Studies cited by liberal-leaning research organizations such as the Economic Policy Institute, the Fiscal Policy Institute and Policy Matters Ohio, however, show that minimum-wage laws rarely lower employment. "We now have 19 states that have raised their minimum wages above the federal minimum, and nothing like that kind of effect has occurred," says Jared Bernstein, senior economist for the Economic Policy Institute. "In the best research done by nonpartisan academics, the impact of moderate wage increases on job growth and displacement is about zero."

Daniel Radford, who served as executive secretary of the Cincinnati AFL-CIO Labor Council from 1984 to 2005, laments that the standard of living for workers in his hometown has failed to keep pace with that of similar workers in Pittsburgh. "They've got high union density, politicians in their pocket and strong community support," says Radford. "But Cincinnati is completely different. It's a tough town for workers."

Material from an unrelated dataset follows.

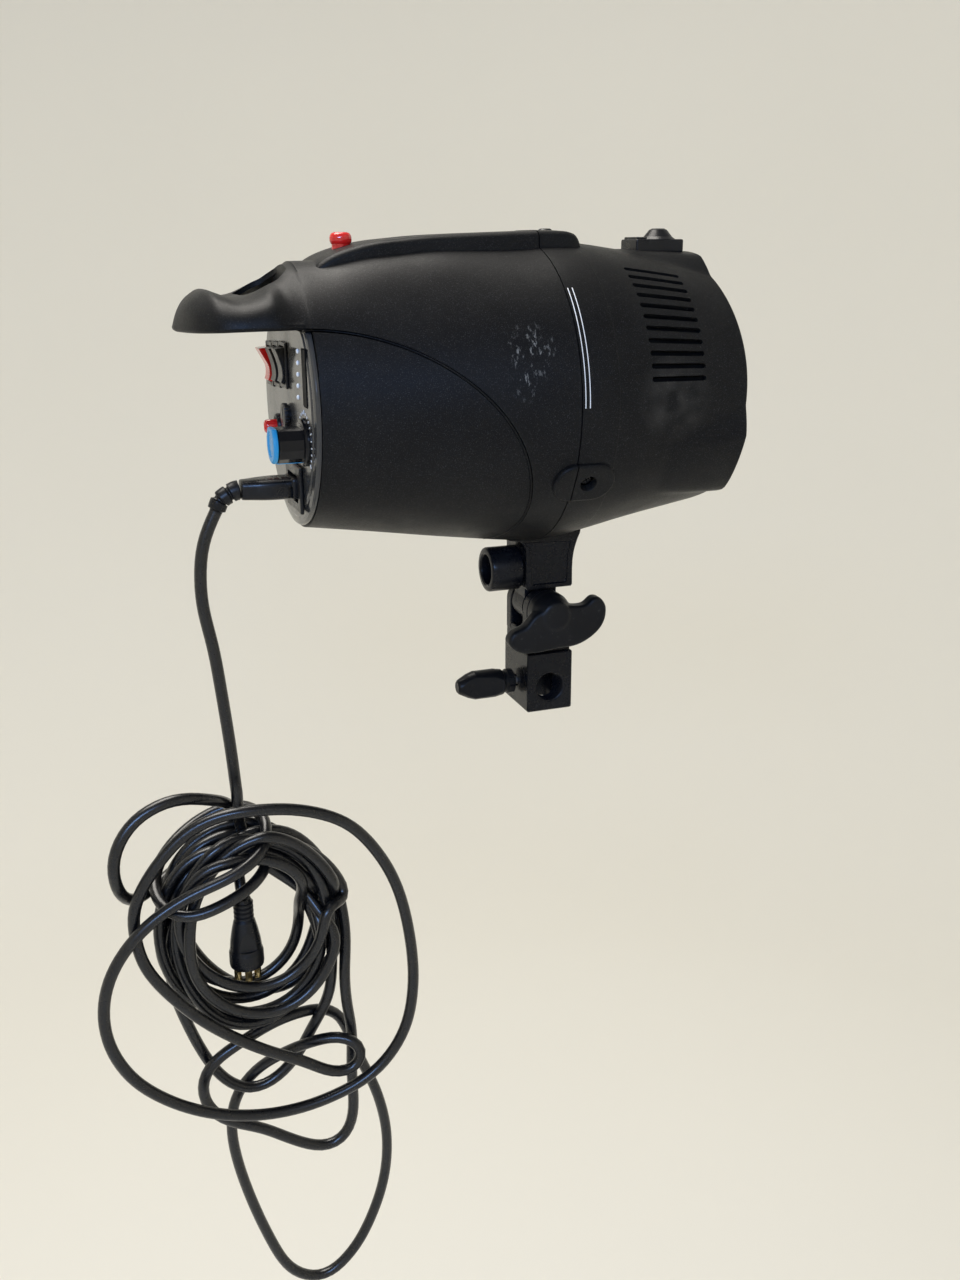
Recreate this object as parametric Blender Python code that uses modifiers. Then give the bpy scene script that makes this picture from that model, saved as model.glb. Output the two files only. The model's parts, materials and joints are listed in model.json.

Craig Jones knows that firsthand. It is 10 p.m., and he is back home after another four-hour janitorial shift. He microwaves a Stouffer's dinner and grabs a Coke from his cabinet, which is mainly stocked with canned corn and some pumpkin filling that Jones got from a food pantry around Thanksgiving. He has been looking for a better-paying job during his off-hours but hasn't found one, so he is pinning his hopes on the Justice for Janitors campaign. "I'm not looking for a handout," he says. "But I feel like I'm stuck."